Separable concatenated codes with iterative map filtering

In practice, very efficient signalling over radio channels requires more than designing very powerful codes. It requires designing very powerful codes that have special structure so that practical decoding schemes can be used with excellent, but not necessarily optimal, results. Examples of two such approaches include the concatenation of convolutional and Reed-Solomon coding, and the use of very large constraint-length convolutional codes with reduced-state decoding. In this paper, powerful codes are obtained by using simple block codes to construct multidimensional product codes. The decoding of multidimensional product codes, using separable symbol-by-symbol maximum a posteriori (MAP) “filters”, is described. Simulation results are presented for three-dimensional product codes constructed with the (16,11) extended Hamming code. The extension of the concept to concatenated convolutional codes is given. The relationship between the free distance and the interleaving factors is examined, and then exemplified with computer simulation.
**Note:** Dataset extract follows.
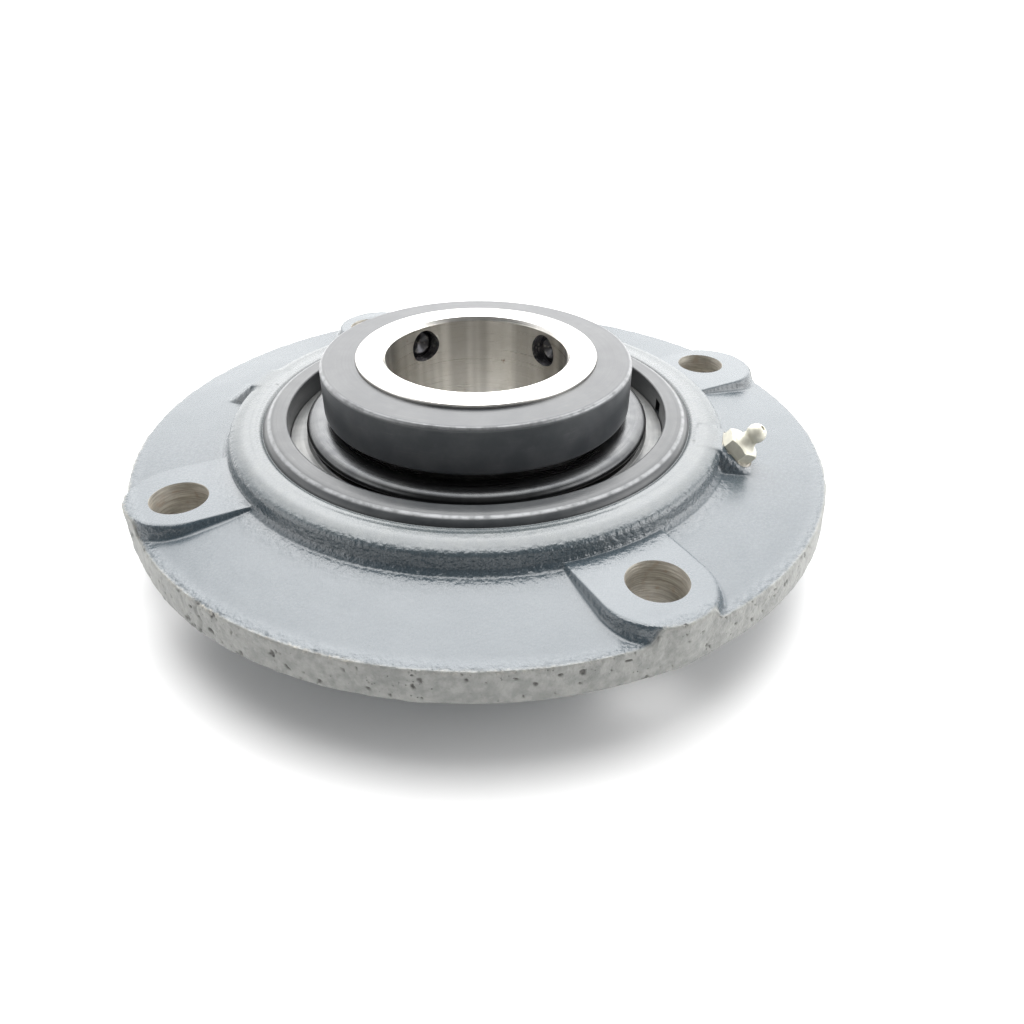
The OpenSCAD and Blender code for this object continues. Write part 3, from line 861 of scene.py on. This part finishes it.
# ---------------------------------------------------------------- insert
def race_points(centre_r, reach):
    """Arc of a ball groove as far as reach to each side of the middle of the insert."""
    side = 1 if centre_r < PITCH_R else -1
    heights = np.linspace(-reach, reach, 17)
    return [(centre_r + side * math.sqrt(RACE_R**2 - z**2), MID_Z + z) for z in heights]


def build_outer_ring():
    """Outer ring: ball-shaped outside, deep recess at each end, ball groove in the middle."""
    half = (OUTER_HIGH.z - OUTER_LOW.z) / 2
    groove = PITCH_R + BALL_R + BALL_GAP - RACE_R
    reach = math.sqrt(RACE_R**2 - (OUTER_LAND_R - groove) ** 2)
    corners = [(OUTER_LAND_R, MID_Z - SEAL_FLOOR, 0.3)]
    corners += race_points(groove, reach)
    corners += [
        (OUTER_LAND_R, MID_Z + SEAL_FLOOR, 0.3),
        (RECESS_R, MID_Z + SEAL_FLOOR, 0.4),
        (RECESS_R, OUTER_HIGH.z, 0.7),
    ]
    crown = ((69.3, 0), (70.3, 0.09), (71.3, 0.36), (72.2, 0.85), (72.9, 1.5))
    corners += [(r, OUTER_HIGH.z - drop) for r, drop in crown]
    top = half - 2.2
    for z in np.linspace(top, -top, 19):
        corners.append((math.sqrt(INSERT_R**2 - z**2), MID_Z + z))
    corners += [
        (73.0, OUTER_LOW.z, 1.1),
        (RECESS_R, OUTER_LOW.z, 0.7),
        (RECESS_R, MID_Z - SEAL_FLOOR, 0.4),
    ]
    piece = turned("outer_ring_turned", corners, RING_SEGMENTS)
    floor = MID_Z + SEAL_FLOOR
    notch = box_cutter("pry_notch", (RECESS_R - 1, -2.5, floor + 1.6), (RECESS_R + 1.6, 2.5, floor + 6.2))
    carve(piece, placed(notch, turn_about(PRY_TURN, "Z")))
    finish_piece(piece, MATERIALS["ring"], "outer_insert", "black_oxide", "outer_ring")


def box_cutter(name, low, high):
    """A block between two corners, used only to cut."""
    mesh = bpy.data.meshes.new(name)
    work = bmesh.new()
    bmesh.ops.create_cube(work, size=1)
    size = Vector(high) - Vector(low)
    middle = (Vector(high) + Vector(low)) / 2
    for v in work.verts:
        v.co = Vector(v.co[i] * size[i] + middle[i] for i in range(3)) * MM
    work.to_mesh(mesh)
    work.free()
    return add_object(name, mesh)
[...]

Potential applications are briefly discussed.

Forward error correction for an enhanced SARSAT distress message

This paper presents a proposed enhancement to the current SARSAT distress message that is backward-compatible with the existing local user terminals (LUT) (i.e., ground stations) receivers. Additional coding is appended to the current message to allow for better performance for the new LUTs, soft-decision decoding is used in the evaluation of the current and enhanced format. Performance results on the AWGN channel are presented. It is shown that near maximum-likelihood performance is achieved for the new code format.